Bylaw once conducted an experiment to see if an officer at that particular intersection would help improve the flow of traffic.

"When it was done two years ago there was great public response. People were saying 'Thank God the city is doing something about that,' councillor Keith Irving said.

Discussion on the issue was reignited when council received a letter from Nick Newberry, a teacher at Inuksuk High School, requesting an officer be posted at the intersection during the lunch hour.

"As a teacher, we don't get out until after 12 p.m. and we're expected to be back in before 1 p.m. So, you're really looking at a 50-minute window, and if you come down onto that road you can expect a lineup to the college at least until 10-after, sometime even a quarter after 12," Newberry said.

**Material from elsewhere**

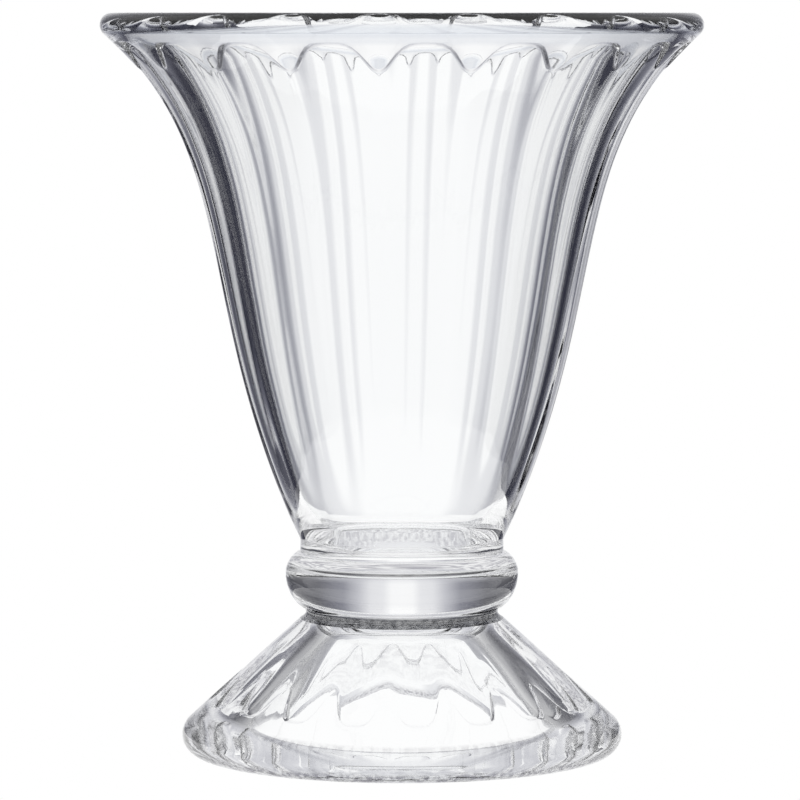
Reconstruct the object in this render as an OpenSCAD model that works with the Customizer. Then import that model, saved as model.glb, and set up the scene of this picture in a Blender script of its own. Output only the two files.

If you live up in Tundra Valley or Apex, he continued, you only have about 20 minutes for lunch by the time you get home. Having a traffic control officer in place could cut the time in half, he added.

Matthews' initial response to Newberry's request was a letter basically dismissing the suggestion, according to Newberry.

"[The mayor] basically said bylaw doesn't have to do it. Well, I feel they should. One comment [in Matthews' letter] was 'Well it's cold,' and I thought 'Well grow up.'

"It's cold eight months of the year. People are outside doing all sorts of things in the cold. Put a pair of wind pants on – that's the end of it."

In a little town where there is only the one road, Newberry feels it should and can be addressed.

"I would suggest they have somebody on at 12 p.m. for about 10 or 15 minutes, and maybe somebody at 10 to one for about 10 minutes. That would, I think, alleviate it a lot."